After a few seasons in Denver with the same first round exit from the playoffs, the Nuggets decided to re-tool and sent Iverson to Detroit. Any hopes that Allen Iverson would be the answer to Detroit’s problems were quickly defused.
General Manager Joe Dumars said the Pistons needed help getting to the foul line. It was a coach-style decision made from the front office and it just didn’t work. There were numerous injuries to that Piston’s squad and the challenge of winning games overwhelmed the entire team before season was over.
That was the end of the Detroit era for Allen Iverson.
He began the off-season of 2009 as a free agent, crossing his fingers that a good fit could be found for his talents and his continued ambition to win a championship before retiring.

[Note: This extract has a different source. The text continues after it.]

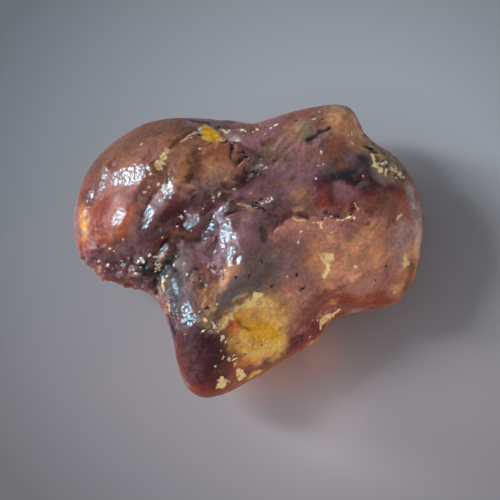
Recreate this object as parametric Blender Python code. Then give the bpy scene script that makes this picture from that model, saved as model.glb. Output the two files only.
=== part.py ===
"""A raw nugget of amber, modelled as the one natural solid that it is.

The nugget lies on its worn flat patch. +X runs along its longest extent, from the big left dome
to the broad right shoulder, +Y runs from the lower leg to the upper knob, and +Z is up. The origin
is the middle of its footprint, on the surface that it rests on.

A sphere of directions is mapped onto the stone in three steps: the plan outline and the heights of
its upper and lower faces give the body, named folds and hollows then move the surface along its
normals, and a fine undulation finishes the water-worn skin.
"""

import math

import bmesh
import bpy
import numpy as np
from mathutils import Vector, noise

MM = 0.001

# Widest contour of the stone seen from above, anticlockwise from the right shoulder, x and y in mm.
OUTLINE = [
    (19.0, 0.0),
    (19.4, 3.0),
    (19.0, 5.6),
    (18.0, 8.2),
    (16.8, 10.3),
    (15.0, 12.0),
    (13.2, 13.3),
    (12.6, 14.5),
    (12.2, 15.8),
    (11.2, 16.7),
    (9.4, 16.9),
    (6.6, 16.5),
    (3.4, 15.5),
    (0.8, 14.6),
    (-0.9, 14.6),
    (-3.4, 15.1),
    (-7.6, 15.4),
    (-11.6, 14.7),
    (-15.5, 12.3),
    (-18.3, 8.4),
    (-19.2, 3.8),
    (-18.8, 0.0),
    (-17.6, -1.8),
    (-15.2, -3.4),
    (-12.7, -4.0),
    (-11.0, -4.7),
    (-9.7, -6.6),
    (-8.5, -9.2),
    (-8.1, -11.8),
    (-7.5, -14.1),
    (-6.2, -15.7),
    (-4.2, -16.1),
    (-1.7, -15.1),
    (1.6, -13.2),
    (4.9, -11.3),
    (7.5, -9.4),
    (9.0, -7.3),
    (11.0, -6.2),
    (13.8, -6.0),
    (16.5, -5.2),
    (18.2, -2.8),
]
CURVE_STEPS = 12  # points read from the outline's curve between two of the points above
SMOOTH_WAVES = 3  # waves round the stone that its crown still follows

# The body, in mm: height of the widest contour, of the crown's envelope and of the underside's.
RIM_HEIGHT = 6.4
RIM_TILT = 1.1  # how much higher the contour runs on the side that RIM_TILT_TOWARDS faces
RIM_TILT_TOWARDS = math.radians(150)
RIM_WAVE = 0.8  # a gentle up and down, twice round the stone
CROWN_HEIGHT = 11.4
UNDERSIDE_HEIGHT = -0.6  # below the resting plane, which cuts the worn flat patch
PLAN_FULLNESS = 0.24  # over 0 keeps the stone wide above and below its widest contour
HEIGHT_FULLNESS = 0.08

# Broad swells of the crown: name, centre x and y, reach, height, all in mm.
CROWN_SWELLS = [
    ("left_dome", -11.8, 7.0, 6.8, 4.8),
    ("orange_lobe", -13.8, 0.8, 3.4, 3.0),
    ("inner_dome", -5.2, 7.8, 3.8, 2.2),
    ("central_hump", -0.6, -1.0, 5.4, 2.6),
    ("right_shoulder", 11.0, 3.0, 7.5, 1.6),
    ("upper_knob", 9.5, 13.0, 4.5, 1.8),
    ("leg", -5.4, -10.5, 4.4, 1.2),
    ("yellow_dish", 1.8, -9.0, 3.4, -1.2),
    ("right_edge", 18.0, -3.0, 4.5, -1.2),
]
# Hollows that lift the underside off the surface, the same way.
UNDERSIDE_HOLLOWS = [
    ("under_dome", -14.5, 6.0, 6.0, 2.4),
    ("under_leg", -6.0, -14.0, 5.5, 2.6),
    ("under_shoulder", 15.0, 6.0, 6.5, 2.2),
    ("under_knob", 7.0, 14.0, 5.5, 2.4),
    ("under_right_edge", 15.0, -4.5, 5.0, 1.6),
    ("under_notch", -10.0, -4.0, 4.0, 1.2),
]

# Folds (+) and grooves (-) of the crown: name, the line they follow in plan, width, height, in mm.
CROWN_FOLDS = [
    ("main_groove", [(-15.5, -4.0), (-12.6, -1.2), (-8.8, 2.0), (-3.4, 4.8), (-1.2, 7.0)], 1.3, -0.9),
    ("groove_fan", [(-0.6, 7.6), (2.2, 11.0), (0.6, 15.5)], 1.3, -0.3),
    ("flow_ridge", [(-8.0, 0.3), (-4.9, 1.2), (-2.0, 3.4), (1.6, 6.8)], 0.9, 0.4),
    ("under_ridge", [(-7.5, -0.8), (-5.2, -1.1), (-3.6, 0.0), (-1.8, 2.0)], 0.9, -0.4),
    ("central_bank", [(-1.6, -4.8), (-0.8, -1.8), (0.6, 1.2)], 1.7, 0.6),
    ("dome_crease", [(-9.6, 6.3), (-10.4, 3.4), (-11.2, 1.0), (-13.2, -1.2)], 1.0, -0.6),
    ("lobe_crease", [(-16.4, 4.3), (-13.2, 3.8), (-10.9, 4.2)], 1.1, -0.5),
    ("flow_lip", [(-10.2, 6.0), (-8.6, 8.6), (-6.0, 11.0), (-2.7, 12.9)], 0.9, -0.35),
    ("hump_crease", [(-1.6, 12.2), (-1.2, 9.4), (-2.2, 6.6)], 1.1, -0.35),
    ("notch_crease", [(-12.2, -7.0), (-9.4, -3.4), (-7.6, -2.0)], 1.1, -0.8),
    ("leg_ridge", [(-5.4, -6.0), (-5.4, -11.0), (-5.0, -14.6)], 1.8, 0.4),
    ("leg_groove", [(-2.0, -11.0), (-0.4, -15.5)], 1.3, -0.5),
    ("layer_edge", [(1.3, 0.7), (3.4, 2.3), (9.0, 2.2), (16.3, 3.8)], 0.9, -0.45),
    ("knob_crack", [(5.6, 10.8), (8.8, 12.8)], 0.9, -0.5),
    ("knob_saddle", [(8.6, 8.6), (12.4, 11.4), (14.6, 14.4)], 1.6, -0.9),
    ("edge_chip", [(5.2, -10.0), (8.0, -7.8)], 1.1, -0.6),
    ("right_saddle", [(8.4, -5.6), (9.4, -9.4)], 1.6, -0.7),
]
FLANK_NORMAL = (0.0, 0.5)  # upward parts of the normal between which the folds fade in

# The water-worn skin's undulation: wavelength and height of each octave, in mm.
UNDULATIONS = [(7.0, 0.36), (2.8, 0.14)]
NOISE_ORIGIN = Vector((3.7, 1.9, 8.3))

SPHERE_SUBDIVISIONS = 5  # 5,120 triangles


def closed_curve(points, steps):
    """Points along the closed Catmull-Rom curve through the given points."""
    here = np.array(points)
    before, after, beyond = np.roll(here, 1, 0), np.roll(here, -1, 0), np.roll(here, -2, 0)
    rows = []
    for t in np.arange(steps) / steps:
        rows.append(
            0.5
            * (
                2 * here
                + (after - before) * t
                + (2 * before - 5 * here + 4 * after - beyond) * t**2
                + (3 * here - before - 3 * after + beyond) * t**3
            )
        )
    return np.stack(rows, 1).reshape(-1, 2)


def polar_outline():
    """The outline as radii at evenly spaced angles, and the same with only its broad waves."""
    curve = closed_curve(OUTLINE, CURVE_STEPS)
    angles = np.arctan2(curve[:, 1], curve[:, 0])
    order = np.argsort(angles)
    even = np.linspace(-math.pi, math.pi, 720, endpoint=False)
    radii = np.interp(even, angles[order], np.hypot(*curve.T)[order], period=2 * math.pi)
    waves = np.fft.rfft(radii)
    waves[SMOOTH_WAVES + 1 :] = 0
    return even, radii, np.fft.irfft(waves, len(radii))


def smooth_step(low, high, values):
    t = np.clip((values - low) / (high - low), 0, 1)
    return t * t * (3 - 2 * t)


def fuller(fraction, fullness):
    """A fraction of the way out from the middle, pushed outwards but still ending at 1."""
    return fraction * (1 + fullness * (1 - fraction**2))


def envelope(base, swells, x, y):
    """The height of a face over the plan: a base height with Gaussian swells on it."""
    height = np.full(len(x), float(base))
    for _, at_x, at_y, reach, rise in swells:
        height += rise * np.exp(-((x - at_x) ** 2 + (y - at_y) ** 2) / reach**2)
    return height


def body_form(directions):
    """Each unit direction's point on the body, in mm."""
    even, radii, broad = polar_outline()
    angle = np.arctan2(directions[:, 1], directions[:, 0])
    level = np.clip(np.hypot(directions[:, 0], directions[:, 1]), 0, 1)
    rise = np.clip(directions[:, 2], -1, 1)
    follow = smooth_step(0.3, 0.95, level)
    outline = np.interp(angle, even, radii, period=2 * math.pi)
    crown_line = np.interp(angle, even, broad, period=2 * math.pi)
    reach = fuller(level, PLAN_FULLNESS) * (follow * outline + (1 - follow) * crown_line)
    x, y = reach * np.cos(angle), reach * np.sin(angle)
    rim = RIM_HEIGHT + RIM_TILT * np.cos(angle - RIM_TILT_TOWARDS) + RIM_WAVE * np.sin(2 * angle)
    crown = envelope(CROWN_HEIGHT, CROWN_SWELLS, x, y)
    underside = envelope(UNDERSIDE_HEIGHT, UNDERSIDE_HOLLOWS, x, y)
    lift = fuller(rise, HEIGHT_FULLNESS)
    z = rim + (crown - rim) * np.maximum(lift, 0) + (rim - underside) * np.minimum(lift, 0)
    return np.stack([x, y, z], 1)


def distance_to_line(x, y, line):
    """Plan distance from each point to a polyline."""
    nearest = np.full(len(x), np.inf)
    for (ax, ay), (bx, by) in zip(line, line[1:]):
        dx, dy = bx - ax, by - ay
        t = np.clip(((x - ax) * dx + (y - ay) * dy) / (dx * dx + dy * dy), 0, 1)
        nearest = np.minimum(nearest, np.hypot(x - ax - t * dx, y - ay - t * dy))
    return nearest


def fold_heights(points, normals):
    """How far each point of the crown moves along its normal, for all the folds and grooves."""
    on_crown = smooth_step(*FLANK_NORMAL, normals[:, 2])
    moved = np.zeros(len(points))
    for _, line, width, height in CROWN_FOLDS:
        away = distance_to_line(points[:, 0], points[:, 1], line)
        moved += height * np.exp(-((away / width) ** 2))
    return moved * on_crown


def undulation(points):
    """The fine rise and fall of the skin at each point."""
    moved = np.zeros(len(points))
    for wavelength, height in UNDULATIONS:
        moved += height * np.array([noise.noise(Vector(p) / wavelength + NOISE_ORIGIN) for p in points])
    return moved


def points_of(bm):
    return np.array([v.co for v in bm.verts])


def place(bm, points):
    for vertex, point in zip(bm.verts, points):
        vertex.co = point
    bm.normal_update()


def amber_mesh():
    """The nugget's mesh in metres, centred over its footprint and standing on its flat patch."""
    bm = bmesh.new()
    bmesh.ops.create_icosphere(bm, subdivisions=SPHERE_SUBDIVISIONS, radius=1)
    directions = points_of(bm)
    points = body_form(directions)
    place(bm, points)
    normals = np.array([v.normal for v in bm.verts])
    moved = fold_heights(points, normals) + undulation(points)
    points = points + normals * moved[:, None]
    points[:, 2] = np.maximum(points[:, 2], 0)
    points[:, :2] -= (points[:, :2].min(0) + points[:, :2].max(0)) / 2
    place(bm, points * MM)
    mesh = bpy.data.meshes.new("amber_nugget")
    bm.to_mesh(mesh)
    bm.free()
    mesh.shade_smooth()
    return mesh


def amber_material():
    """Red-brown, glossy, partly see-through fossil resin."""
    material = bpy.data.materials.new("amber")
    material.use_nodes = True
    shader = material.node_tree.nodes["Principled BSDF"]
    shader.inputs["Base Color"].default_value = (0.42, 0.16, 0.07, 1)
    shader.inputs["Metallic"].default_value = 0
    shader.inputs["Roughness"].default_value = 0.22
    shader.inputs["IOR"].default_value = 1.54
    shader.inputs["Transmission Weight"].default_value = 0.6
    return material


def main():
    for obj in list(bpy.data.objects):
        bpy.data.objects.remove(obj)
    collection = bpy.data.collections.new("raw_amber_piece")
    bpy.context.scene.collection.children.link(collection)
    nugget = bpy.data.objects.new("amber_nugget", amber_mesh())
    nugget.data.materials.append(amber_material())
    collection.objects.link(nugget)


main()
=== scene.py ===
"""The looks of a raw piece of amber: its carved skin, its see-through body and what is sealed in it.

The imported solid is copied, evened out and carved with the folds, edges, grain and pits that the
photograph shows. Its colours are painted on its points from named lines and patches, with masks for
the gloss, the flakes and the specks stored beside them, and the material puts these together. Flakes,
debris and bubbles are sealed under the skin as pieces of their own.
"""

import math

import bmesh
import bpy
import numpy as np
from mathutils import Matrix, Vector, noise
from mathutils.bvhtree import BVHTree


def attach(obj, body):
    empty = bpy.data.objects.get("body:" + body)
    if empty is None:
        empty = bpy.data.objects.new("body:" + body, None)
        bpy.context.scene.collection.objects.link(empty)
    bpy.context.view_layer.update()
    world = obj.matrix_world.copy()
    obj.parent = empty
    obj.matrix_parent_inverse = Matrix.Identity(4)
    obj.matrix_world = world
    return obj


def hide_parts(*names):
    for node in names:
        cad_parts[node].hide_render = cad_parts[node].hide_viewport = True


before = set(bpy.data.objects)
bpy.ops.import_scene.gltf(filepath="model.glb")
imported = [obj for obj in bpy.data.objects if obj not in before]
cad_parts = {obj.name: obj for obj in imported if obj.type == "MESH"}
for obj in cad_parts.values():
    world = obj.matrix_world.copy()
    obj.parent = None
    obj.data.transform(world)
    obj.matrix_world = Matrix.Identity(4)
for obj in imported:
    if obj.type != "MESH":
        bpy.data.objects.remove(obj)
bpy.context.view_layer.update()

NODE = "amber_nugget"
BODY = "root"
MM = 0.001

# The photograph's view: from in front and high above, close up.
FRAME_PX = 500
CAMERA_ELEVATION = math.radians(75)
CAMERA_DISTANCE = 0.153
CAMERA_LENS_MM = 100.0
CAMERA_SENSOR_MM = 36.0
CAMERA_CLIP = 0.01
LOOK_AT = Vector((0.0, -0.0001, 0.0064))
BACKWARD = Vector((0.0, -math.cos(CAMERA_ELEVATION), math.sin(CAMERA_ELEVATION)))
CAMERA_TURN = BACKWARD.to_track_quat("Z", "Y")

# Soft lights: the direction that they come from, their sides in m, their power and their colour.
WINDOW = (Vector((-0.85, 0.24, 0.42)).normalized(), (0.12, 0.46), 7.5, (0.88, 0.94, 1.0))
CARD = (Vector((-0.82, -0.06, 0.56)).normalized(), (0.26, 0.40), 9.5, (0.47, 0.82, 1.0))
FILL = (Vector((0.5, -0.8, 0.3)).normalized(), (0.4, 0.3), 2.0, (1.0, 0.84, 0.7))
LIGHT_DISTANCE = 0.7


def add_object(name, data):
    obj = bpy.data.objects.new(name, data)
    bpy.context.scene.collection.objects.link(obj)
    return obj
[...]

The fit he had in mind did not materialize. The Memphis Grizzlies took a chance on Iverson as a back up guard and Iverson couldn’t help but chafe at the role of a bench player. He still had gas in the tank.
His skill was still there. Iverson was scoring with greater efficiency in Memphis than he had with Detroit or Denver. But he wasn’t getting the playing time he felt he deserved. The team let him go and Iverson headed back to Philly for a last hurrah.
Family troubles cut short the homecoming. Iverson was off the court more than he was on in it in Philadelphia and ultimately had to remove himself from the team. The personal troubles that ended his season may have also served to end his career.
Iverson entered the 2010 off-season again as a free agent, but nearing the end of the summer was yet to find a team. It is possible that the veteran shooting guard from Georgetown will land on a team later, as the season unfolds and roster needs become obvious. It is possible that Allen Iverson will be picked up early in the season and play in another All-Star game. It is even possible that he will find his way to that elusive championship before all is said and done.
But it is more likely that the career of Allen Iverson, which began so auspiciously, will end with a whisper instead of a bang. It may, already, be over.
It was a wild and fun ride while it lasted.